Definition of Bonfire Night in English:

Bonfire Night


  • (in the UK) 5 November, on which bonfires and fireworks are lit in memory of the Gunpowder Plot, traditionally including the burning of an effigy of Guy Fawkes.

    • ‘With Bonfire Night just around the corner there will be plenty of fireworks in the shops, which is a cause for concern to the fire brigade.’
    • ‘I've just got over Bonfire Night, just got over all the fireworks, the bangs and the smells, and then this happens.’
    • ‘The incident comes as the government, councils and fire brigades watch to see how stricter laws on firework misuse work this Bonfire Night.’
    • ‘Laws will be passed to ban the sale of ‘air bombs’ and other nuisance fireworks in time for next Bonfire Night.’
    • ‘Fire crews came under attack from yobs 15 times in the Bonfire Night period, new figures show.’
    • ‘Rogue firework traders hoping to cash in on the last Bonfire Night before a major clampdown have been warned to think again.’
    • ‘Are Bonfire Night and Hallowe'en becoming an excuse for young people to cause problems and, if so, is this because of a lack of opportunities for young people?’

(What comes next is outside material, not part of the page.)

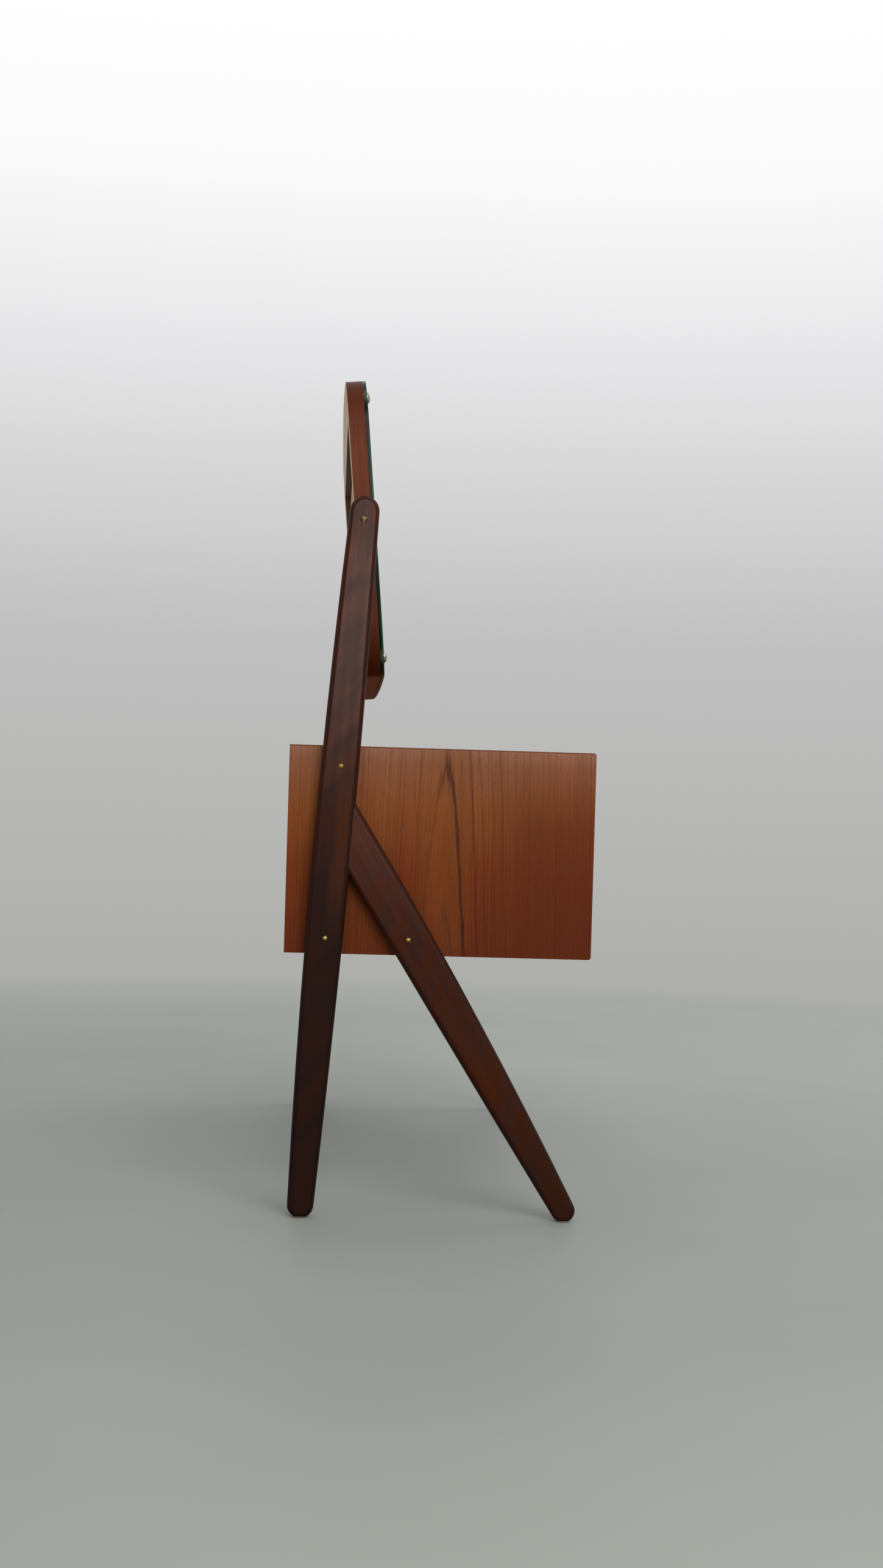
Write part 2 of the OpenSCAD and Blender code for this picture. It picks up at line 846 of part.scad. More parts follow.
side_panel(-1);  // side_panel_left
side_panel(1);  // side_panel_right
top_panel();
pedestal_inner(-1);  // pedestal_inner_left
pedestal_inner(1);  // pedestal_inner_right
bottom_panel(-1);  // bottom_panel_left
bottom_panel(1);  // bottom_panel_right
centre_shelf();
back_panel(-1);  // back_panel_left
back_panel(1);  // back_panel_right
back_panel_centre();
divider_rail(-1);  // divider_rail_left
divider_rail(1);  // divider_rail_right
runners(-1);  // runners_left
runners(1);  // runners_right
runners_centre();
upright(-1);  // upright_left
upright(1);  // upright_right
front_leg(-1);  // front_leg_left
front_leg(1);  // front_leg_right
leg_dowels();
leg_screws();
screw_caps();
pivot_washers();
pivot_screws();
pivot_inserts();
mirror_top_rail();
mirror_bottom_rail();
mirror_stile(-1);  // mirror_stile_left
mirror_stile(1);  // mirror_stile_right
mirror_pivot_rail();
mirror_board();
mirror_glass();
mirror_screws();
hand(-1) drawer_front(upper_bay);  // upper_left_front
hand(-1) drawer_sides(upper_bay);  // upper_left_sides
hand(-1) drawer_back(upper_bay);  // upper_left_back
hand(-1) drawer_bottom(upper_bay);  // upper_left_bottom
hand(-1) drawer_handle(upper_bay);  // upper_left_handle
hand(-1) drawer_front(lower_bay);  // lower_left_front
hand(-1) drawer_sides(lower_bay);  // lower_left_sides
hand(-1) drawer_back(lower_bay);  // lower_left_back
hand(-1) drawer_bottom(lower_bay);  // lower_left_bottom
hand(-1) drawer_handle(lower_bay);  // lower_left_handle
drawer_front(centre_bay);  // centre_front
drawer_sides(centre_bay);  // centre_sides
drawer_back(centre_bay);  // centre_back
drawer_bottom(centre_bay);  // centre_bottom
drawer_handle(centre_bay);  // centre_handle
drawer_front(upper_bay);  // upper_right_front
drawer_sides(upper_bay);  // upper_right_sides
drawer_back(upper_bay);  // upper_right_back
drawer_bottom(upper_bay);  // upper_right_bottom
drawer_handle(upper_bay);  // upper_right_handle
drawer_front(lower_bay);  // lower_right_front
drawer_sides(lower_bay);  // lower_right_sides
drawer_back(lower_bay);  // lower_right_back
drawer_bottom(lower_bay);  // lower_right_bottom
drawer_handle(lower_bay);  // lower_right_handle
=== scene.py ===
from math import radians
import bmesh
import bpy
from mathutils import Matrix, Vector


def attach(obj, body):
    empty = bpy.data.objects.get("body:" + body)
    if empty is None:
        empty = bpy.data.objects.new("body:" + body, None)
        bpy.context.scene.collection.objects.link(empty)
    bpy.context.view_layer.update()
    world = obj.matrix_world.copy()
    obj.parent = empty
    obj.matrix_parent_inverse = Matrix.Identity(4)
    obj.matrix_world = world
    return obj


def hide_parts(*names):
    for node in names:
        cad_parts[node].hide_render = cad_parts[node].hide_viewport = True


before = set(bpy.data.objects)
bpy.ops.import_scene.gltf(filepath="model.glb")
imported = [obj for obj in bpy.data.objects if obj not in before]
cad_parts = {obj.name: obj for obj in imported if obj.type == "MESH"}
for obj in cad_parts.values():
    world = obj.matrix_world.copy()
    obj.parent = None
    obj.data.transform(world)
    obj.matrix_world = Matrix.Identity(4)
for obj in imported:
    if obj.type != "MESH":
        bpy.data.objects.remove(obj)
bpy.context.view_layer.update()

# Viewpoint: straight from the table's left, three metres off and a little over half a metre above
# the floor, with the camera turned slightly to the front and not quite level. Angles are degrees.
MM = 0.001
eye = Vector((-3490, 157.7, 634.3)) * MM
turned_to_front = 2.98
camera_roll = 1.7
focal_px = 3360
photo_h_px = 2576
sensor_mm = 36
camera = bpy.data.objects.new("viewpoint", bpy.data.cameras.new("viewpoint"))
camera.data.sensor_width = sensor_mm
camera.data.lens = sensor_mm * focal_px / photo_h_px
camera.matrix_world = (
    Matrix.Translation(eye)
    @ Matrix.Rotation(radians(-90 - turned_to_front), 4, "Z")
    @ Matrix.Rotation(radians(90), 4, "X")
    @ Matrix.Rotation(radians(camera_roll), 4, "Z")
)
bpy.context.scene.collection.objects.link(camera)
bpy.context.scene.camera = camera
bpy.context.scene.view_settings.view_transform = "Standard"


# Case: top and two sides in teak veneer on board, mitred at the corners, the grain wrapping
# over from side to side. Hand-rubbed oil leaves a satin face, and the edges are eased by hand.
def paint(code):
    """An sRGB hex colour as the linear red, green, blue and alpha that a node takes."""
    parts = [int(code[i:i + 2], 16) / 255 for i in (1, 3, 5)]
    return [c / 12.92 if c <= 0.04045 else ((c + 0.055) / 1.055) ** 2.4 for c in parts] + [1]


def put(tree, kind, links=None, stops=None, **settings):
    """Add a node with its settings, its links or values, and a ramp's colour stops.

    The stops' first two are the ramp's two ends, and those between them come after.
    """
    made = tree.nodes.new(kind)
    for key, value in settings.items():
        setattr(made, key, value)
    for socket, value in (links or {}).items():
        if isinstance(value, bpy.types.NodeSocket):
            tree.links.new(value, made.inputs[socket])
        else:
            made.inputs[socket].default_value = value
    for i, (place, code) in enumerate(stops or []):
        ramp = made.color_ramp.elements
        stop = ramp[i] if i < 2 else ramp.new(place)
        stop.position = place
        stop.color = paint(code)
    return made.outputs[0]


def finish_named(name):
    """A new finish, with its node tree and its shader."""
    made = bpy.data.materials.new(name)
    made.use_nodes = True
    tree = made.node_tree
    return made, tree, tree.nodes["Principled BSDF"]


# Every grain pattern runs along its own Z, with its Y across the face
grain_up = Matrix.Identity(3).to_euler()
grain_wide = Matrix.Rotation(radians(-90), 3, "Y").to_euler()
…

    • ‘She lost her sight due to a Bonfire Night accident.’
    • ‘In Leeds there are at least half-a-dozen organised firework displays planned for the weekend before Bonfire Night.’
    • ‘Seven boxes across the city exploded after hooligans, believed to be teenagers, threw fireworks into them in the run-up to Bonfire Night last year.’

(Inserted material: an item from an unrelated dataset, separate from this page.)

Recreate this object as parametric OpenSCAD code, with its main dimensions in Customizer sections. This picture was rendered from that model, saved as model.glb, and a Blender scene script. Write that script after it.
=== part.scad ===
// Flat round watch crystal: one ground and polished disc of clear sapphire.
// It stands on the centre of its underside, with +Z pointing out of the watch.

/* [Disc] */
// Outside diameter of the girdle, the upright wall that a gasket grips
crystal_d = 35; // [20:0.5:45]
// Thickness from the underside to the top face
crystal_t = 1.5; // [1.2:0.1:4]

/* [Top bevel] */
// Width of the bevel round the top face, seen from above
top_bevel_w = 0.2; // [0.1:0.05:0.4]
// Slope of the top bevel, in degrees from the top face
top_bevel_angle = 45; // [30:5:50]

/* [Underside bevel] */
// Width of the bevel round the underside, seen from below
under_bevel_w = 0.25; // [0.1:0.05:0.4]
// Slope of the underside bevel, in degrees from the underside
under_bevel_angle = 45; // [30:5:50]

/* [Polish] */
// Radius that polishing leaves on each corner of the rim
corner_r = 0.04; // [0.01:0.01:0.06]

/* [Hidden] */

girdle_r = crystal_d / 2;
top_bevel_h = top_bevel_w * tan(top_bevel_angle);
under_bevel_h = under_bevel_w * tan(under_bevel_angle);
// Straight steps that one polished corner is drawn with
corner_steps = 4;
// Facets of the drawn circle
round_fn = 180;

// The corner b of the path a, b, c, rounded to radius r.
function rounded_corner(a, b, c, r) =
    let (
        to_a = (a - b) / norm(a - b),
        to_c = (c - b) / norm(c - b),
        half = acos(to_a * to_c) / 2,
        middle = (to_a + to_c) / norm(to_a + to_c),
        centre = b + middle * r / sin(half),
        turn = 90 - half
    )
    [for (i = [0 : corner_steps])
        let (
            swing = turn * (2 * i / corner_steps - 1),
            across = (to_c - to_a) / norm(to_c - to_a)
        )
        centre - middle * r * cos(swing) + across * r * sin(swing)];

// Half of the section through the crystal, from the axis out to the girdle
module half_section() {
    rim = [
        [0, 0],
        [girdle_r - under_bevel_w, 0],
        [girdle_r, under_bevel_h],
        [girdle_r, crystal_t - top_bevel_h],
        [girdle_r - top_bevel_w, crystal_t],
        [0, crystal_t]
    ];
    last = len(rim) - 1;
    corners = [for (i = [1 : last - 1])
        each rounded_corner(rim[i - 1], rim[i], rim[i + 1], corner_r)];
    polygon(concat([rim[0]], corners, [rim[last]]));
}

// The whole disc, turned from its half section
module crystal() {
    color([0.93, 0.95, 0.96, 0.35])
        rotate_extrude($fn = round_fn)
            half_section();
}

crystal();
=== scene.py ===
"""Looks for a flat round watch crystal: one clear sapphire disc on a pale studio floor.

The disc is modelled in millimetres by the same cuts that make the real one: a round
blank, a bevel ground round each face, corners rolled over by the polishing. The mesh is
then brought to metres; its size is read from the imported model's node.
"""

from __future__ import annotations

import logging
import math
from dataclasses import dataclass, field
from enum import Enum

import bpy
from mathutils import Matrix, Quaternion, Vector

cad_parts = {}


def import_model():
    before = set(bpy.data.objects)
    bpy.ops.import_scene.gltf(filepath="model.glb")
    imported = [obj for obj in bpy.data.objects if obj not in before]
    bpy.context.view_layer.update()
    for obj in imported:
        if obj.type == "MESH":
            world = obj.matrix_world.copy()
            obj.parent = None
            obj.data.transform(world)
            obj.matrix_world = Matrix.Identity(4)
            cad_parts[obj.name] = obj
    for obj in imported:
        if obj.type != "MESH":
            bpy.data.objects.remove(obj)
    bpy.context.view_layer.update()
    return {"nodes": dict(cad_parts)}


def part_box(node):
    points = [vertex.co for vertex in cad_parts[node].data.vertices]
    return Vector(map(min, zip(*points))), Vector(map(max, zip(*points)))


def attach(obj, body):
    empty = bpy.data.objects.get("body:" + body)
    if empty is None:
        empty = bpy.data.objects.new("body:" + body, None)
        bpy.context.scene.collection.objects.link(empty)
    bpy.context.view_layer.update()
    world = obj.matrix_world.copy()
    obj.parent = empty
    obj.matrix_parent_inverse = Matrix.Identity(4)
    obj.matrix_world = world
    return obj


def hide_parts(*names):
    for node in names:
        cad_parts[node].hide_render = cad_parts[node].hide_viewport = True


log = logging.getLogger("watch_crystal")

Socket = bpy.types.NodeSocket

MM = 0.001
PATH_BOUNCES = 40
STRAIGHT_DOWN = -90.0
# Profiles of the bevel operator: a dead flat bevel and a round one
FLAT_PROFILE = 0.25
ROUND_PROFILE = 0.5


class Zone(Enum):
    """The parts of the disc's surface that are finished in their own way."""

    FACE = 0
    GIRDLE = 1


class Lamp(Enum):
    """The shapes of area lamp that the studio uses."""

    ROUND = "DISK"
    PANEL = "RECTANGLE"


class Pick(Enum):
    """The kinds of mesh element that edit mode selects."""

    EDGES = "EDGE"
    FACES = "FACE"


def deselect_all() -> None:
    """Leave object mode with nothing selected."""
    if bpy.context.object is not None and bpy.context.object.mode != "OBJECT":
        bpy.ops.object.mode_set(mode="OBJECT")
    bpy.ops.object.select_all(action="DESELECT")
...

    • ‘The ballot will take place throughout October, and a yes vote would see a strike on Friday 5 November - Bonfire Night.’

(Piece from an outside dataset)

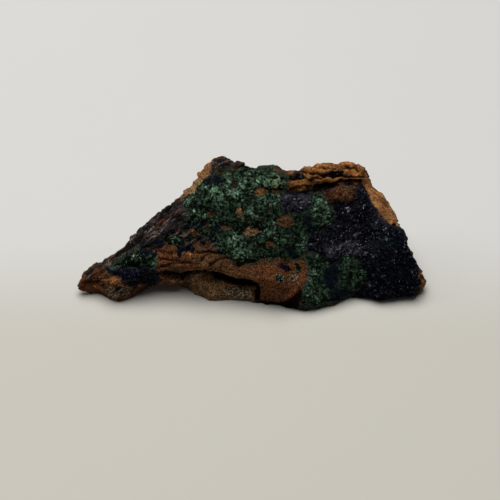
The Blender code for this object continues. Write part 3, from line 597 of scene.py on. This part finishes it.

    • ‘With Bonfire Night and Hallowe'en less than a month away, police are saying incidents of fireworks being let off are already on the rise.’
    • ‘His warning comes on the day police are launching a crackdown on the sale of fireworks to youngsters in the run-up to Bonfire Night.’
    • ‘Laws to control the sale of fireworks are being flouted in the run up to Bonfire Night, a Manchester Evening News investigation has revealed.’
    • ‘His dad broke it up and they took it to the big fire on the beach on Bonfire Night and burned it.’
    • ‘Talk of democracy, however, brings us back to November 5 and that peculiarly British tradition of Bonfire Night.’
    • ‘The Bonfire Night ended with everyone feeling happy and satisfied.’
    • ‘Each year, the period surrounding Hallowe'en and Bonfire Night sees an upsurge in the nuisance use of fireworks.’
    • ‘Police have announced a crackdown on yobs who set off fireworks before Bonfire Night.’
    • ‘An urgent warning was issued today after a haul of display fireworks, which are powerful enough to kill, was stolen in a Bonfire Night raid on a firm near York.’